How can I extract XML block around matching search string?

kchinnam · February 12, 2016, 3:25pm

I want to extract XML block surrounding search string
Ex: print XML block for string "myapp1-ear" surrounded by "<application> .. </application>"
Input XML:

<?xml version="1.0" encoding="UTF-8"?>
<deployment-request>
  <requestor>
    <first-name>kchinnam</first-name>
    <last-name>Group</last-name>
    <email-address>kchinnam@some.com</email-address>
  </requestor>
  <notify-list>
    <email-address>kchinnam@some.com</email-address>
  </notify-list>
  <application>
    <application-name>myapp1-ear</application-name>
    <ear-file-name>myapp1-ear.ear</ear-file-name>
    <edition/>
    <shared-library-name/>
  </application>
  <application>
    <application-name>myapp2-ear</application-name>
    <ear-file-name>myapp2-ear.ear</ear-file-name>
    <edition/>
    <shared-library-name/>
    <CookieSettings>
      <path>/</path>
    </CookieSettings>
    <options/>
  </application>
</deployment-request>

Expected Output XML:

  <application>
    <application-name>myapp1-ear</application-name>
    <ear-file-name>myapp1-ear.ear</ear-file-name>
    <edition/>
    <shared-library-name/>
  </application>

Can I do something like
strear=myapp1-ear; sed -n '/$strear/ /<application>/, /<\/application>/' <xmlfile.xml>

---------- Post updated at 03:25 PM ---------- Previous update was at 02:05 PM ----------

I tried perl regex "pcregrep", it is not working.

 
pcregrep -M '\{(<application>.*myapp1-ear.*<\/application>)\}' xmlfile.xml

Don_Cragun · February 12, 2016, 4:09pm

You haven't said what operating system or shell you're using, but for things like this I usually use awk . This seems to do what you want:

#!/bin/ksh
strear='myapp1-ear'

awk -v app_name="$strear" '
/<application>/	{
	cnt = copy = 0
}
$0 ~ "<application-name>" app_name "</application-name>" {
	copy = 1
}
{	line[++cnt] = $0
}
/<\/application>/ {
	if(copy) {
		copy = 0
		for(i = 1; i <= cnt; i++)
			print line
	}
}' xmlfile.xml

If you're running this on a Solaris/SunOS system, change awk to /usr/xpg4/bin/awk or nawk .

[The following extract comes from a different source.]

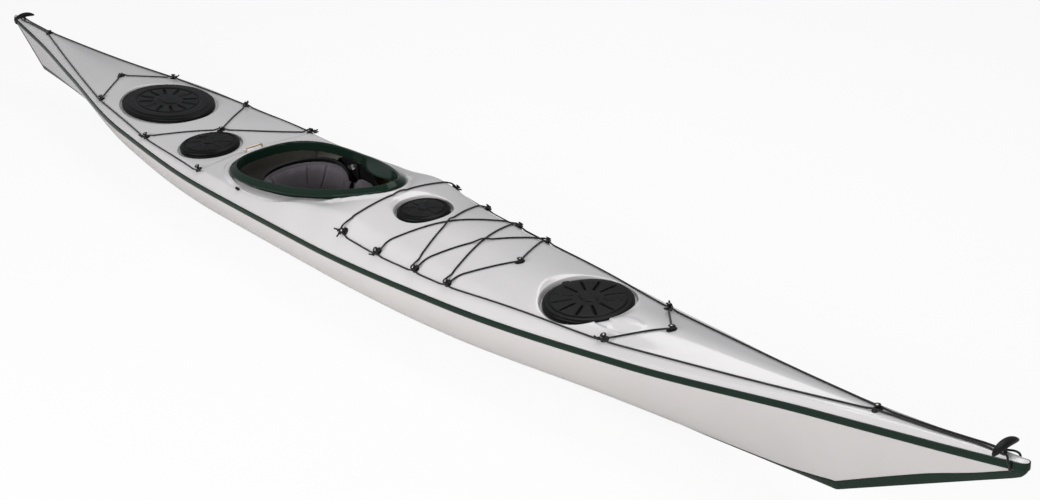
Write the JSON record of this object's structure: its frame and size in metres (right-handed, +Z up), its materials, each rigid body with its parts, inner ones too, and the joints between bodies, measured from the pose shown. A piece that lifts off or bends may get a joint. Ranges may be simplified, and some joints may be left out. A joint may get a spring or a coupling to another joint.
{
  "type": "sea kayak",
  "caption": "Composite sea kayak with a keyhole cockpit, padded seat and backrest, sealed hatches, bulkheads, footbraces, retractable skeg, deck lines, elastics and end toggles.",
  "frame": {"origin": "middle of the boat's length and breadth, on the level underside of the keel strip", "axes": "+X towards the bow, +Y to port, +Z up"},
  "size_m": [5.4724, 0.5496, 0.4352],
  "materials": {
    "hull_gelcoat": "polished warm off-white gelcoat",
    "deck_gelcoat": "polished pearl grey-white gelcoat",
    "green_gelcoat": "polished dark green gelcoat",
    "laminate": "bare woven laminate, tan, satin",
    "black_plastic": "satin moulded black",
    "fitting_plastic": "satin moulded black",
    "hatch_rubber": "soft matt black",
    "toggle_rubber": "soft matt black",
    "seat_foam": "fabric-faced foam, dark grey-purple",
    "black_cord": "braided black cord",
    "aluminium": "satin anodised",
    "steel": "satin stainless"
  },
  "bodies": {
    "boat": {"hull_shell": "hull_gelcoat", "deck_shell": "deck_gelcoat", "seam_band": "green_gelcoat", "keel_strip": "green_gelcoat", "cockpit_coaming": "green_gelcoat", "bulkhead_fore": "laminate", "bulkhead_cockpit": "laminate", "bulkhead_day": "laminate", "pod_cup": "black_plastic", "seat_pan": "black_plastic", "seat_pad": "seat_foam", "footbrace_rail_port": "aluminium", "footbrace_rail_starboard": "aluminium", "hatch_rim_fore": "black_plastic", "hatch_rim_aft": "black_plastic", "hatch_rim_day": "black_plastic", "skeg_box": "black_plastic", "skeg_slider_track": "black_plastic", "security_bar": "steel", "fore_deck_line": "black_cord", "aft_deck_line": "black_cord", "elastic_fore_straight": "black_cord", "elastic_fore_zigzag": "black_cord", "elastic_bow": "black_cord", "elastic_stern": "black_cord", "elastic_aft": "black_cord", "deck_fitting_port_1": "fitting_plastic", "deck_fitting_port_2": "fitting_plastic", "deck_fitting_port_3": "fitting_plastic", "deck_fitting_port_4": "fitting_plastic", "deck_fitting_port_5": "fitting_plastic", "deck_fitting_port_6": "fitting_plastic", "deck_fitting_port_7": "fitting_plastic", "deck_fitting_port_8": "fitting_plastic", "deck_fitting_starboard_1": "fitting_plastic", "deck_fitting_starboard_2": "fitting_plastic", "deck_fitting_starboard_3": "fitting_plastic", "deck_fitting_starboard_4": "fitting_plastic", "deck_fitting_starboard_5": "fitting_plastic", "deck_fitting_starboard_6": "fitting_plastic", "deck_fitting_starboard_7": "fitting_plastic", "deck_fitting_starboard_8": "fitting_plastic", "centre_fitting_1": "fitting_plastic", "centre_fitting_2": "fitting_plastic", "centre_fitting_3": "fitting_plastic", "centre_fitting_4": "fitting_plastic", "centre_fitting_5": "fitting_plastic", "centre_fitting_6": "fitting_plastic"},
    "fore_hatch_lid": {"hatch_lid_fore": "hatch_rubber"},
    "aft_hatch_lid": {"hatch_lid_aft": "hatch_rubber"},
    "day_hatch_lid": {"hatch_lid_day": "hatch_rubber"},
    "pod_hatch_lid": {"hatch_lid_pod": "hatch_rubber"},
    "backrest": {"backrest_shell": "black_plastic", "backrest_pad": "seat_foam"},
    "foot_peg_left": {"foot_peg_port": "black_plastic"},
    "foot_peg_right": {"foot_peg_starboard": "black_plastic"},
    "skeg": {"skeg_blade": "black_plastic"},
    "skeg_slider": {"skeg_slider_knob": "black_plastic"},
    "bow_toggle": {"toggle_bow": "toggle_rubber"},
    "stern_toggle": {"toggle_stern": "toggle_rubber"}
  },
  "joints": [
    {"name": "fore_lid_lift", "type": "slide", "parent": "boat", "child": "fore_hatch_lid", "axis": [0, 0, 1], "range_m": [0, 0.15]},
    {"name": "aft_lid_lift", "type": "slide", "parent": "boat", "child": "aft_hatch_lid", "axis": [0, 0, 1], "range_m": [0, 0.15]},
    {"name": "day_lid_lift", "type": "slide", "parent": "boat", "child": "day_hatch_lid", "axis": [0, 0, 1], "range_m": [0, 0.15]},
    {"name": "pod_lid_lift", "type": "slide", "parent": "boat", "child": "pod_hatch_lid", "axis": [0, 0, 1], "range_m": [0, 0.15]},
    {"name": "backrest_tilt", "type": "hinge", "parent": "boat", "child": "backrest", "pos_m": [-0.3, 0, 0.095], "axis": [0, 1, 0], "range_deg": [0, 13.5]},
    {"name": "foot_peg_left_slide", "type": "slide", "parent": "boat", "child": "foot_peg_left", "axis": [0.9979, -0.0652, 0], "range_m": [-0.14, 0.14]},
    {"name": "foot_peg_right_slide", "type": "slide", "parent": "boat", "child": "foot_peg_right", "axis": [0.9979, 0.0652, 0], "range_m": [-0.14, 0.14]},
    {"name": "skeg_swing", "type": "hinge", "parent": "boat", "child": "skeg", "pos_m": [-1.69, 0, 0.07101], "axis": [0, -1, 0], "range_deg": [0, 50]},
    {"name": "skeg_slider_slide", "type": "slide", "parent": "boat", "child": "skeg_slider", "axis": [0.9986, 0, 0.0527], "range_m": [0, 0.1]},
    {"name": "bow_toggle_swivel", "type": "hinge", "parent": "boat", "child": "bow_toggle", "pos_m": [2.674, 0, 0.42019], "axis": [0, 0, 1], "range_deg": [-80, 80]},
    {"name": "stern_toggle_swivel", "type": "hinge", "parent": "boat", "child": "stern_toggle", "pos_m": [-2.622, 0, 0.33245], "axis": [0, 0, 1], "range_deg": [-80, 80]}
  ],
  "couplings": [
    {"joint": "skeg_slider_slide", "follows": "skeg_swing", "m_per_rad": 0.114}
  ]
}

kchinnam · February 12, 2016, 4:45pm

Don,
Your solution is working. Thanks a lot for your effort.
Here is my bash and OS version.. so I got better ammo here :-).

GNU bash, version 3.2.51(1)-release (x86_64-suse-linux-gnu)

I am wondering if solution can be simplified if we can break text into groups with delimiter:

<application>..</application>

Then simply select the group string that has --> $strear

Don_Cragun · February 12, 2016, 9:32pm

If the awk script I suggested was too complicated for you, you could try this simple ed script:

#!/bin/ksh
strear='myapp1-ear'

ed -s xmlfile.xml <<EOF
g/<application-name>$strear<\/application-name>/?<application>?,/<\/application>/p
EOF

This will work with any shell that recognizes basic Bourne shell syntax (so you can use bash instead of ksh if you want to.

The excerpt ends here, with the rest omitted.